Blog Post

Pettifogging: An obscure word gets its day in the Senate

January 23, 2020 | by Nicholas Mosvick

In the first day of the Senate Impeachment trial of President Donald J. Trump, contentious debate over the rules of the trial went deep into the night. After a heated exchange between House Manager Jerry Nadler and the President’s lawyers, Chief Justice John Roberts admonished both sides.

"In the 1905 Swayne trial, a senator objected when one of the managers used the word 'pettifogging' and the presiding officer said the word ought not to have been used," Roberts said. "I don't think we need to aspire to that high of a standard, but I do think those addressing the Senate should remember where they are."

In so doing, he made a reference to the 1905 impeachment trial of Charles Swayne, when a House manager was criticized for using the phrase “pettifogging.” “I don’t think we need to aspire to that high of standard, but I do think those addressing the Senate should remember where they are,” Roberts said.

This naturally brings about two questions: what is “pettifogging” and what exactly happened in 1905 in the trial of Judge Swayne?

Charles Swayne was a United States District Judge for the Northern District of Florida. He was impeached on December 13, 1904 by the House of Representatives. Swayne was accused of filing false travel vouchers, improper use of private railroad cars, unlawfully imprisoning two attorneys for contempt, and living outside of his district. Swayne’s trial lasted two and a half months before he was acquitted by the Senate on February 27, 1905 on all 12 articles of impeachment. Although it was broadly accepted that Swayne was guilty of the corrupt conduct, the Senate declined to find Swayne guilty of “high crimes and misdemeanors.”
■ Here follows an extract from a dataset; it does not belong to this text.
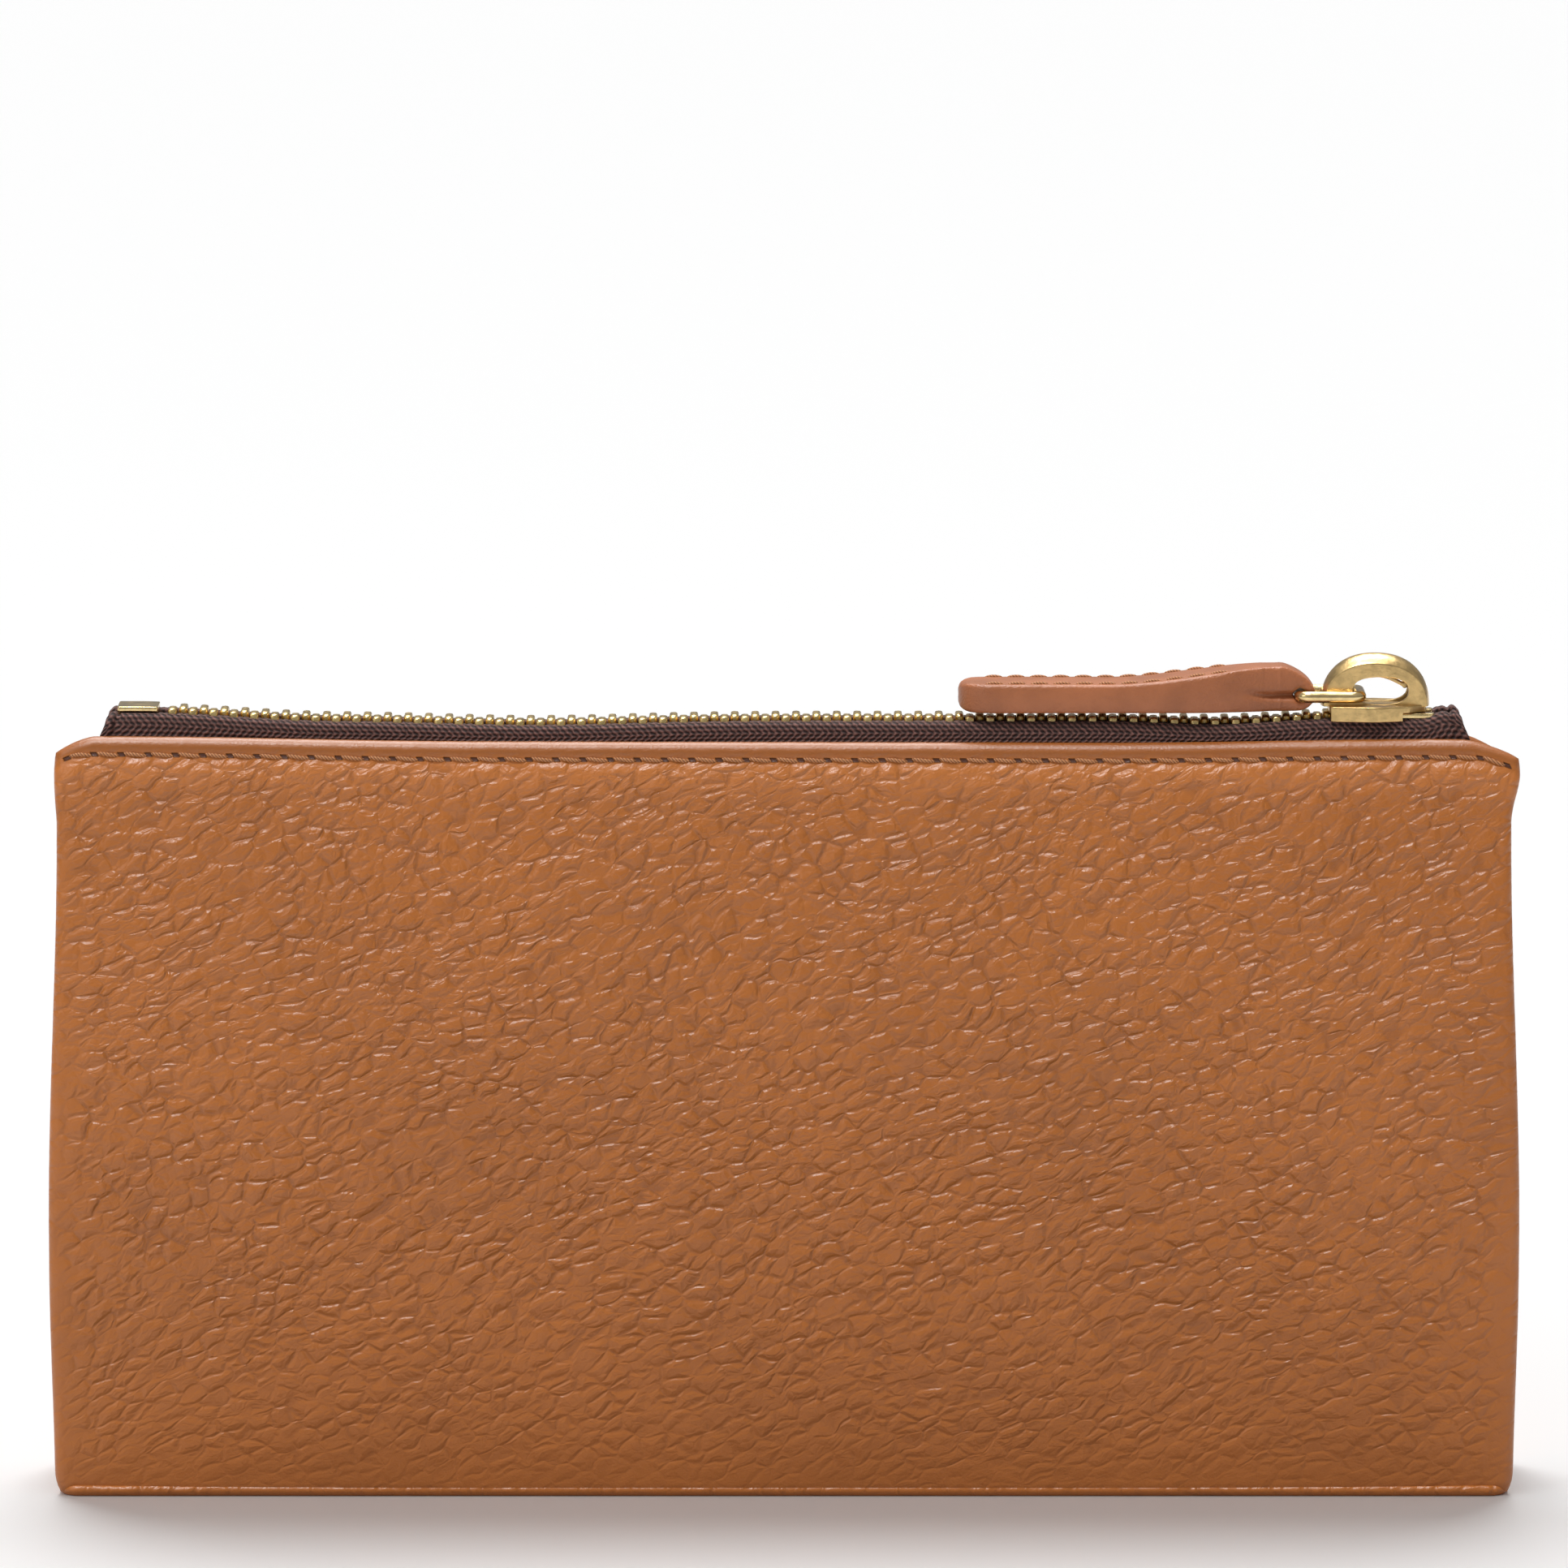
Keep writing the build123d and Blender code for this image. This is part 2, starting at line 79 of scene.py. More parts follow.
# The frame's own measures
leather_low, leather_high = box_mm("outer_leather_front")
rear_low = box_mm("outer_leather_rear")[0]
base_low, base_high = box_mm("outer_leather_base")
tape_low, tape_high = box_mm("zip_tape_front")
teeth_low, teeth_high = box_mm("zip_teeth_front")
HALF_LENGTH = leather_high[0]
HALF_DEPTH = -leather_low[1]
TOP_Z = leather_high[2]
CHAIN_Z = (teeth_low[2] + teeth_high[2]) / 2

# Shape of a half, as in the frame
KNEE_Z = 62.0          # above it a half leans in towards the zip
TOP_HALF_DEPTH = 7.2   # outer face from the middle plane at the top edge
KNEE_SOFT = 5.0        # how gently the knee turns
LEATHER = 1.4          # thickness of the leather
BOARD_FACE = 1.9       # inner face of the board, from the outer face
LINING_FACE = 2.2      # inner face of the lining, from the outer face
LAYER_Z = (4.2, 86.5)  # low and high edges of the board and the lining
LAYER_GAP = 0.02       # between two layers
CARD_LEATHER = 0.5
CARD_TOPS = (81.0, 70.0, 59.0, 48.0)
TURN_FACE = 2.6        # inner face of the turned edge, from the outer face
ROLL = 1.32            # radius of the turned edges
FLAP = 7.0             # how far the turned edge runs back behind the face
TOP_RISE = 0.6         # the top edge above the frame's
SEAM_DROP = 2.2        # from the top edge down to the stitch line
STITCH_PITCH = 3.5
GRAIN_RELIEF = 0.1     # height of the pebbles
RIB_PITCH = 0.85       # the tape's slanting ribs
PICK_PITCH = 0.55      # the tape's cross threads
CHEVRON = 1.7          # width of one leg of the tape's herringbone
FRONT, REAR = -1, 1


def smoothstep(edge0, edge1, x):
    t = np.clip((np.asarray(x, float) - edge0) / (edge1 - edge0), 0.0, 1.0)
    return t * t * (3.0 - 2.0 * t)


def quarter(t):
    """Quarter circle from 0 at t = 0 to 1 at t = 1."""
    return 1.0 - np.sqrt(np.clip(1.0 - np.asarray(t, float) ** 2, 0.0, 1.0))


def bell(x, middle, width):
    return np.exp(-(((x - middle) / width) ** 2))


def half_depth(z):
    """Outer face of a half from the middle plane, with the knee rounded off."""
    lean = (HALF_DEPTH - TOP_HALF_DEPTH) / (TOP_Z - KNEE_Z)
    return HALF_DEPTH - lean * KNEE_SOFT * np.logaddexp(0.0, (np.asarray(z, float) - KNEE_Z) / KNEE_SOFT)


def chain_lift(x):
    """Height of the chain above the frame's straight one: raised at the left end, hanging in between."""
    x = np.asarray(x, float)
    hang = smoothstep(-84.0, -58.0, x) * (1.0 - smoothstep(52.0, 72.0, x))
    return 0.75 - 0.75 * smoothstep(40.0, 66.0, x) - 1.1 * hang - 0.55 * bell(x, -32.0, 17.0) * hang


# ---- meshes


def add_to_scene(made):
    bpy.context.scene.collection.objects.link(made)


def new_mesh(name, points, faces, smooth=True):
    """A new piece from points in millimetres and lists of corners."""
    mesh = bpy.data.meshes.new(name)
    mesh.from_pydata((np.asarray(points, float) * MM).tolist(), [], faces)
    mesh.update()
    made = bpy.data.objects.new(name, mesh)
    add_to_scene(made)
    for polygon in mesh.polygons:
        polygon.use_smooth = smooth
    return made


def turn_outwards(piece):
    """Point every face away from the inside of the piece."""
    work = bmesh.new()
    work.from_mesh(piece.data)
    bmesh.ops.recalc_face_normals(work, faces=work.faces)
    work.to_mesh(piece.data)
    work.free()


def store(piece, name, values):
    """Keep one number or vector per point, which materials and relief read."""
    values = np.asarray(values, np.float32)
    kind, field = ("FLOAT_VECTOR", "vector") if values.ndim == 2 else ("FLOAT", "value")
    piece.data.attributes.new(name, kind, "POINT").data.foreach_set(field, values.ravel())


def settle(piece):
    """Apply every modifier of a piece to its mesh."""
    graph = bpy.context.evaluated_depsgraph_get()
    settled = bpy.data.meshes.new_from_object(piece.evaluated_get(graph))
    piece.modifiers.clear()
    piece.data = settled


def spread(low, high, step):
    """Even steps from low to high, about step apart."""
    return np.linspace(low, high, max(2, int(round((high - low) / step)) + 1))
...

During the trial of Swayne, Alabama Senator Edmund Pettus, the former Confederate General, objected to the use of the word, which the Presiding Officer, Senator Orville Platt of Connecticut, agreed with. Swayne’s lawyer, Mr. Thurston, objected to the use of statements made by Swayne while a witness before a committee of the House of Representatives as hearsay, saying it was a strategy of “indirection” and “pettifogging.” Republican House Manager Henry Wilbur Palmer of Pennsylvania responded that the testimony was offered in good faith and was not “pettifogging,” as it was a voluntary statement and competent testimony.

“Pettifogging” is a term that dates back to the nineteenth-century and refers to trickery and avarice. It had a variety of usages, particularly in the political and legal context, but generally suggested immoral, deceitful behavior unbecoming of the office or position. Going back to 1838, the New York Times, reporting on the actions of Attorney General Butler’s objections to a currency bill to repeal the specie circular of President Andrew Jackson, had “put forth the miserable pettifogging document which has been given to the world to break the torrent of public indignation which was expected to fall upon the head of the author of this deliberate outrage upon the Constitution of the land and liberties of the people.” It was a term of derision for a subservient, profligate, undignified and faithless actor.

During a period in which “free labor” ideology was growing, “pettifogging” could also refer to dishonest labor or living, particularly lawyers who abused the meaning of the law and did not stand for the enlightened Republic and the Constitution. As a North Carolina paper put it, a bad lawyer was a “pettifogger or seventh-rate county court lawyer—degrading himself and the dignified station he occupies by practicing little trickery for mean, selfish party purposes.” This was a lawyer who was clever and cluttered up procedure only for the purpose of making money, not in pursuit of justice. Politicians, too, were targets. In 1856, the New York Herald referred to pettifogging as the “art of pettifogging and elaborate diplomate verbiage.”  In reference to the “the actions of the Pierce administration “cringing to foreign opinions on the one side, to domestic political feuds on the other.”

By the turn of the century, the term remained a reference to avaricious, partisan or undignified chicanery. Webster’s defined it in 1890 as “pursuing gain by mean practices” and a pettifogger as a “peddler or huckster.” Politicians and corrupt foreign nations were routinely described as engaging in “pettifogging schemes.” President Woodrow Wilson himself was assailed in the press as a pettifogger. Chicago’s Daybook covered President Wilson’s re-election victory by suggesting he only won because he “went before the people with the old-time nefarious legal manners of browbeating and pettifogging, trying to befuddle and confuse the public mind with sophistical film-flamming, three-card monte game of the ancient legal political gambler. People have a natural aversion against being swindled, and in this instance, kept out of the clutches of the flim-flammers.” Even during World War I, papers referred constantly to the “pettifogging” of the Germans when discussing the “freedom of the seas” while they were practicing a strategy of unrestricted warfare against allied vessels.

The history of the word and its use during the 1905 trial of Charles Swayne show Chief Justice Roberts employed the word as a means to call for civility, even if many members of the Senate may not have understood its origins and meaning.

Nicholas Mosvick is a Senior Fellow for Constitutional Content at the National Constitution Center.